Liva Pasha Mansion Ethnography Museum
Liva Pasha Mansion Ethnography Museum is about 0.9 km from the complex. It gives a more domestic and social view of Kastamonu: rooms, household culture, local crafts and the atmosphere of a 19th-century mansion. Visiting it after Şeyh Şaban-ı Veli Foundation Museum creates a nice contrast between dergâh memory and urban home life.
Mimar Vedat Tek Culture And Art Center
Mimar Vedat Tek Culture and Art Center sits in the city center area, behind the stadium according to local visitor information. It contains several themed sections, including the 75th Year Republic Museum, Hat and Lace Museum, Atatürk Exhibition Hall, Doll House and painting gallery. It works well for visitors who want a broader cultural stop after the quieter foundation museum.
Kastamonu City History Museum
Kastamonu City History Museum is another city-center stop for people who want urban memory rather than sacred or foundation objects.

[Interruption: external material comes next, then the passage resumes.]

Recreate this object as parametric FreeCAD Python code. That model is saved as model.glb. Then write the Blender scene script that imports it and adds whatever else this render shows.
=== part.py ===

It is useful after the Şeyh Şaban-ı Veli visit because it places Kastamonu’s neighborhoods, architecture and public life into a wider civic story. Think of it as the city speaking in a different voice.
Practical Notes Before Going
- Confirm hours before you travel. Free admission is listed by the foundation authority, but opening patterns may vary.
- Use the complex name when asking locally. “Hz. Pir” and “Şeyh Şaban-ı Veli Külliyesi” are familiar local references.
- Plan for quiet behavior. The museum shares a sensitive cultural setting with a mosque and tomb.
- Look beyond the first label. The strongest pieces are not always the largest ones; lamps, inscriptions and textiles carry much of the story.
- Pair it with another museum. Kastamonu Museum or Liva Pasha Mansion Ethnography Museum makes the visit feel fuller without turning the day into a rush.
Şeyh Şaban-ı Veli Foundation Museum rewards visitors who enjoy objects with context. Its rooms are modest, but the setting is dense: a museum inside a dergâh environment, inside a complex that Kastamonu still recognizes by a local name. That layered feeling is the point. Walk slowly, look for the lamps, read the calligraphy as visual culture, and let the courtyard tie the pieces together.